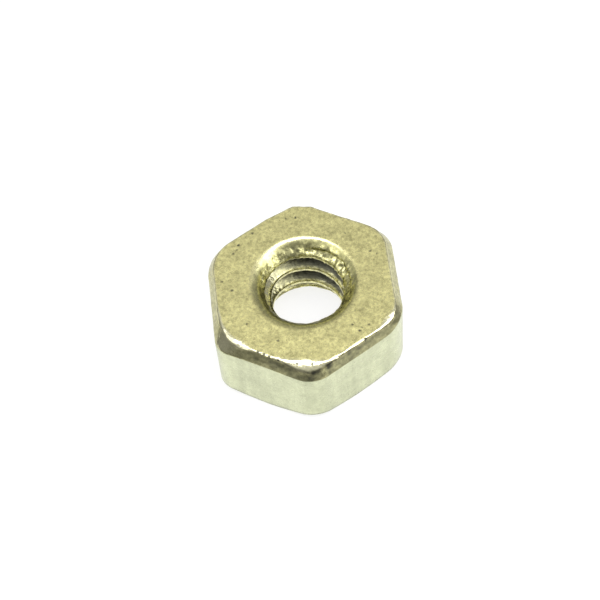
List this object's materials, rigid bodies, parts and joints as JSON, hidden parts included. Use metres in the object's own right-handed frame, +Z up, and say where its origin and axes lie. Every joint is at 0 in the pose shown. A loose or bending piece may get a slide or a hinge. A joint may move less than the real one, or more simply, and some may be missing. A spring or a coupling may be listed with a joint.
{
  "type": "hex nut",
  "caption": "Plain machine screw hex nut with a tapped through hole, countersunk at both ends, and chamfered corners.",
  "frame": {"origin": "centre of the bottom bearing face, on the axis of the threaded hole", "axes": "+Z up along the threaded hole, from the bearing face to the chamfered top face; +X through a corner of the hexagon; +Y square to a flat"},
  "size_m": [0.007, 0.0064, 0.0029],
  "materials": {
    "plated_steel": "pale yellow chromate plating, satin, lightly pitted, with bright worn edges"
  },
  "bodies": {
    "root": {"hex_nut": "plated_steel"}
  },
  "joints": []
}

• _WHAT TO WORK ON_:
Write out the whole listing again. Match it word for word.

• _FULL RESPONSE_:
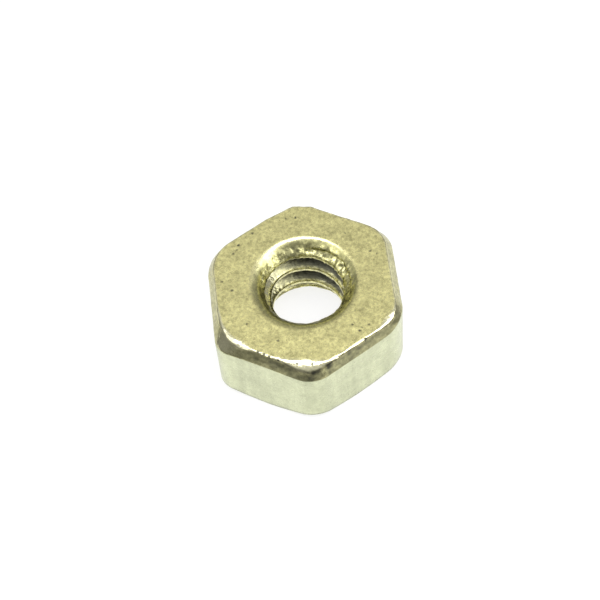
List this object's materials, rigid bodies, parts and joints as JSON, hidden parts included. Use metres in the object's own right-handed frame, +Z up, and say where its origin and axes lie. Every joint is at 0 in the pose shown. A loose or bending piece may get a slide or a hinge. A joint may move less than the real one, or more simply, and some may be missing. A spring or a coupling may be listed with a joint.
{
  "type": "hex nut",
  "caption": "Plain machine screw hex nut with a tapped through hole, countersunk at both ends, and chamfered corners.",
  "frame": {"origin": "centre of the bottom bearing face, on the axis of the threaded hole", "axes": "+Z up along the threaded hole, from the bearing face to the chamfered top face; +X through a corner of the hexagon; +Y square to a flat"},
  "size_m": [0.007, 0.0064, 0.0029],
  "materials": {
    "plated_steel": "pale yellow chromate plating, satin, lightly pitted, with bright worn edges"
  },
  "bodies": {
    "root": {"hex_nut": "plated_steel"}
  },
  "joints": []
}